Fruit de deux années de réflexion entamée depuis 2006, cette nouvelle approche fait échos à une résurgence du multilatéralisme relatif au dossier migratoire, surtout à partir des années 2000 et la signature de l’Accord de Cotonou, ainsi qu’à une intensification des efforts d’intégration économique en Afrique de l’Ouest et plus généralement en Afrique. L’approche commune de la CEDEAO sur les migrations vise à « trouver les voies et moyens pour optimiser les avantages de la migration pour le développement et d’en atténuer l’impact négatif ». Six enjeux prioritaires sont identifiés : l’optimisation des bénéfices de la mobilité intra régionale et la garantie de la circulation à l’intérieur de l’espace CEDEAO, la promotion du développement local dans les zones de départ et dans d’autres zones d’accueil potentielles, l’optimisation de la migration légale vers des pays tiers, notamment en Europe, en Amérique du Nord, dans le reste de l’Afrique et du Monde, la lutte contre les migrations irrégulières, la protection des droits des migrants, des réfugiés et des demandeurs d’asile ainsi que l’inclusion de la dimension genre dans les politiques migratoires.
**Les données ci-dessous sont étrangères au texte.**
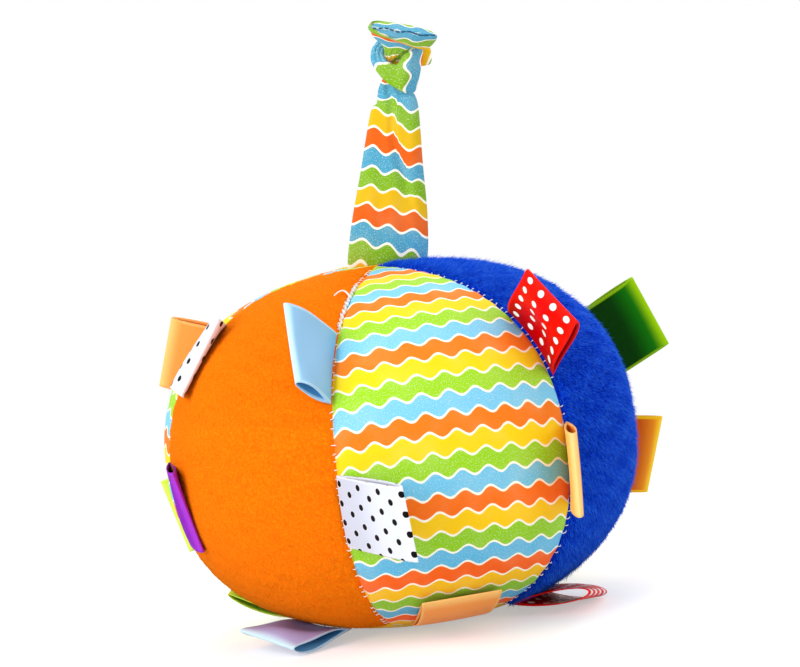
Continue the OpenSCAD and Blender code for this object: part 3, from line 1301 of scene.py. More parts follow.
@dataclass(frozen=True)
class SeamStitch:
    """Short machine stitches across a panel seam, each a low arc.

    Args:
        pitch, scatter: their spacing, and how far it varies.
        shown: share of them that shows.
        low_gap, high_gap: how far the run keeps off the patch and off the top.
        reach, uneven: half of their length, and how far it varies as a share.
        slant, slant_scatter: their slant, and how far it varies.
        root, rise: depth of their ends, and how far their middle rises over them.
        radius: half of their thickness.
        taper: shares of the radius from end to end.
        sides: corners of a ring.
    """

    pitch: float = 2.4 * MM
    scatter: float = 0.2 * MM
    shown: float = 0.85
    low_gap: float = 1.5 * MM
    high_gap: float = 3.0 * MM
    reach: float = 0.72 * MM
    uneven: float = 0.22
    slant: float = 0.3
    slant_scatter: float = 0.2
    root: float = 0.45 * MM
    rise: float = 0.5 * MM
    radius: float = 0.15 * MM
    taper: tuple[float, ...] = (0.55, 0.9, 1.0, 0.9, 0.55)
    sides: int = 6


@dataclass(frozen=True)
class ClosingThread:
    """Thick hand-sewn thread that closes the top of the front panel's left seam.

    Args:
        low, high: latitudes between which it is sewn.
        swing, depth, dip: how far it swings, how deep it lies, and how far it dips.
        radius, uneven: half of its thickness, and how far that varies.
        end_lat, end_reach, end_radius: latitude, reach and half thickness of its loose end.
        end_root, end_lift: how far that end stands off the cloth, and rises in its middle.
        points, sides: places along each stretch, and corners of a ring.
    """

    low: float = 41.0
    high: float = 66.0
    swing: float = 0.34 * MM
    depth: float = 0.15 * MM
    dip: float = 0.4 * MM
    radius: float = 0.36 * MM
    uneven: float = 0.1 * MM
    end_lat: float = 56.5
    end_reach: float = 4.4 * MM
    end_root: float = 0.2 * MM
    end_lift: float = 1.5 * MM
    end_radius: float = 0.28 * MM
    points: int = 241
    sides: int = 10

    def build(self, shape: BallShape, seam: float) -> Piece:
        """Sews the thread: short swings up the seam, and a loose end that curls away.

        The swings and the dips are sines of the way up. The end runs over the panel on
        the left and rises off it by half a sine.

        Args:
            shape: the ball's skin.
            seam: turn of the seam.

        Returns:
            The piece, without its finish.
        """
        share = np.linspace(0.0, 1.0, self.points)
        lat = self.low + (self.high - self.low) * share
        swing = self.swing * np.sin(share * 75.0) / shape.girth(lat)
        depth = self.depth + self.dip * np.sin(share * 150.0 + 0.8)
        sewn = shape.skin(seam + np.degrees(swing), lat, depth, np.ones_like(lat))
        thick = self.radius + self.uneven * np.sin(share * 31.0)
        off = np.degrees(self.end_reach * share / shape.radius / math.cos(math.radians(57.0)))
        curl_lat = self.end_lat + 1.6 * np.sin(share * 1.9 * 1.7) - 0.6 * share
        lift = -self.end_root - self.end_lift * np.sin(np.pi * share * 0.8)
        curl = shape.skin(seam - off, curl_lat, lift, 1.0 - 0.1 * share)
        radii = np.stack([thick, self.end_radius * (1.0 - 0.35 * share)])
        return tubes(np.stack([sewn, curl]), radii, self.sides).piece("closing_thread", weld=0.0)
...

Avec cette approche commune, les objectifs poursuivis par la CEDEAO en matière de migration prennent une nouvelle orientation : il ne s’agit plus uniquement de mettre en place la libre circulation des personnes à l’intérieur de l’espace communautaire mais également d’adopter des mesures relatives aux migrations interrégionales, et particulièrement vers l’Europe. De plus, la CEDEAO entérine l’approche de l’Accord de Cotonou, qui envisage la migration non pas comme facteur de développement des pays ouest africains mais plutôt le développement des zones d’origine comme moyen de restreindre les migrations (Kabbanji et al, 2009).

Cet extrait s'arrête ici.